Late on Friday afternoon, the day after becoming aware of the cyber incident, the Insured contacted the Emergence Hotline. Forensics and legal experts were retained and a conference call was held within 30 minutes. A central concern was the potential exfiltration of personal information related to customers and staff, including Tax File Numbers. Steps were agreed to ensure the incident was contained and that the Threat Actor had no persistence in the environment. Additional monitoring and response were deployed. 

Following direction from APRA, a general notification was sent to the fund’s 200,000 members alerting them to the incident. In parallel, the Insured also notified the Office of the Australian Information Commissioner, who exercised its power to share information with other regulators. As a result, we coordinated information requests from many Government agencies including APRA, ASIC. and the ACCC.

We were able to return the business to full operation using the good backups, while preserving evidence for the forensics investigation. It was confirmed that 66 GB of data had been exfiltrated, out of a possible 4.6 TB held on the Insured’s accessed servers. We negotiated with the Threat Actor to receive a file tree of exfiltrated data, and used this to conduct discovery on those files to determine affected individuals and the types of information that had been exposed in the breach. Roughly 100,000 individuals were notified, and an independent helpline and website was set up to assist affected individuals in minimising harm from the incident. 

How was this incident covered?

The incident involved a cyber extortion in the Insured’s business, which triggered Section C of the policy – Cyber Event Response Costs. Section C covers reasonable costs to respond to the incident including:

  • data securing costs to forensically investigate and secure the Insured’s IT environment
  • cyber extortion costs to engage a ransom negotiator (the ransom was not paid for this claim)
  • external management costs to assist with crisis management
  • data restoration costs to restore data and programs that were encrypted
  • public relations costs to handle communications with key stakeholders, members and the media
  • notification costs to engage a legal vendor to provide advice on and notify affected individuals and relevant government authorities
  • credit and identity monitoring costs to assist affected individuals
  • identity theft response costs to re-establish essential records of affected individuals

There were a significant number of vendors required to be engaged by both the Insured and Emergence in order to respond to this incident.
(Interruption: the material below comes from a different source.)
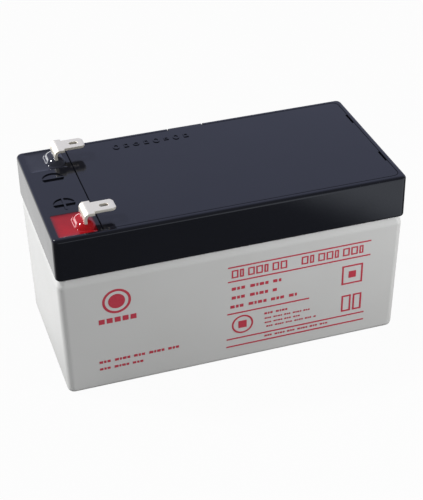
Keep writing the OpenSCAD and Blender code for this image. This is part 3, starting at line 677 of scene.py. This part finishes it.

The scope of policy cover ensured these costs were able to be covered or reimbursed under the policy.

What are the cyber risk exposures and vulnerabilities that led to this incident, and what can be learned from it?

Two significant failures by third-party suppliers resulted in the incident. Firstly, the managed service provider failed to patch the Voice-Over-the-Internet-Protocol server, which had a vulnerability exploited to perpetrate the attack. Secondly, the Security Operations Centre monitoring the Insured’s IT infrastructure failed to respond appropriately to an alert triggered by the Threat Actor’s activity. Fortunately, the Insured had good backups which enabled a relatively quick recovery. Businesses such as the Insured should be aware of the importance of patching and decommissioning unsupported software and hardware. Additionally, strict conditional access controls should be enforced, as well as a data storage and retention policy that minimises risk.